L’ennemi lui-même est obligé d’avouer que les qualités de la France l’emportent sur ses défauts et de dire qu’elle est capable des plus grands desseins comme des plus grandes entreprises, s’intéressant aussi bien aux généralités qu’aux détails et portant ses vues ardentes sur tout. Le prince de Bülow, si disposé à louer, à admirer sa propre patrie, ne la flatte guère cependant par cette constatation sortie de sa plume : « Nous autres Allemands, par notre maladresse politique, par les déformations et la confusion de notre vie nationale, nous n’avons que trop souvent trahi le succès de nos armes, et par notre politique intérieure mesquine et à courtes vues, nous nous sommes rendu impossible pendant des siècles une politique étrangère féconde.
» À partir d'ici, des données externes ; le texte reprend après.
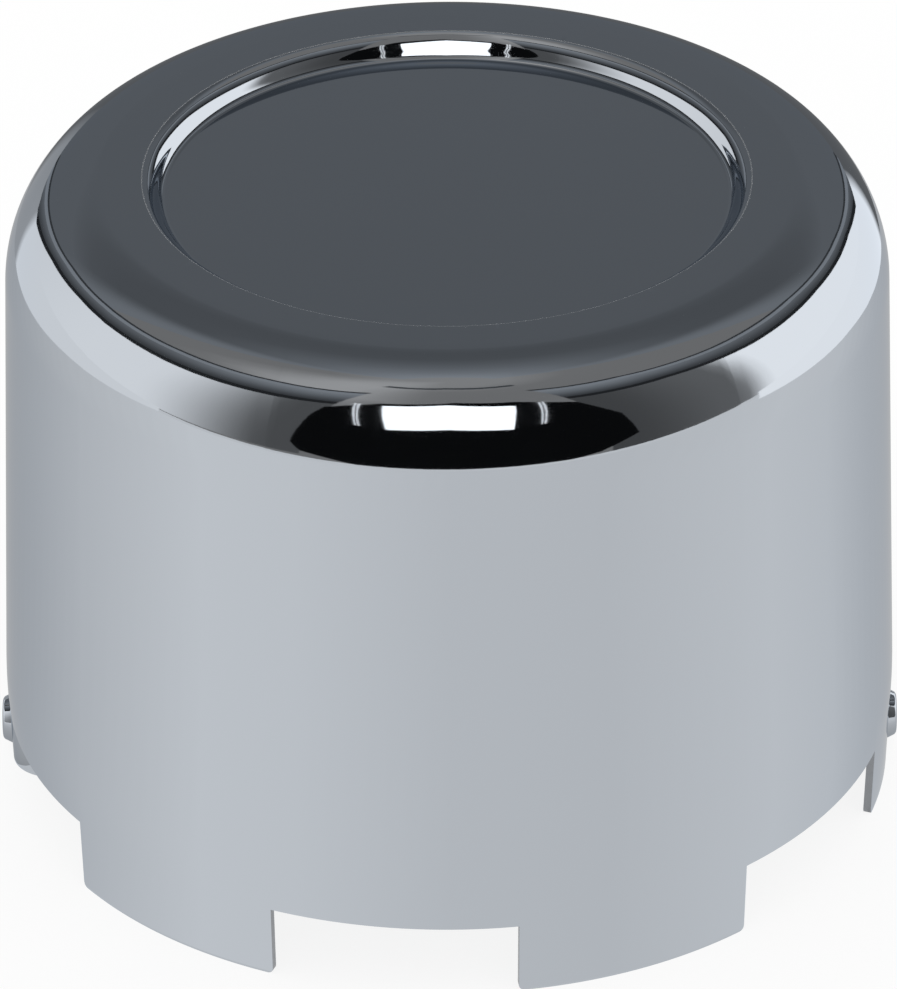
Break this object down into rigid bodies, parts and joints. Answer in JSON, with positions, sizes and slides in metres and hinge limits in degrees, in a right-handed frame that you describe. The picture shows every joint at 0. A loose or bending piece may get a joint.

Nous ne sommes pas un peuple politique. » Un ancien fonctionnaire du ministère des Affaires étrangères, le directeur Althoff osait même aller plus loin. S’il admettait avec orgueil que le peuple allemand fût le plus savant de la terre et le plus capable à la guerre, il ajoutait : « Comment pouvez-vous vous étonner que nous soyons des ânes en politique ?... » Cela continue, car la politique étant le sens des généralités, l’Allemand n’ayant pour but que de placer l’intérêt général après l’intérêt le plus restreint, est incapable d’avoir un sens politique avisé. On peut, en conséquence, répéter avec Goethe « que l’Allemand est capable dans le détail et piteux dans l’ensemble. »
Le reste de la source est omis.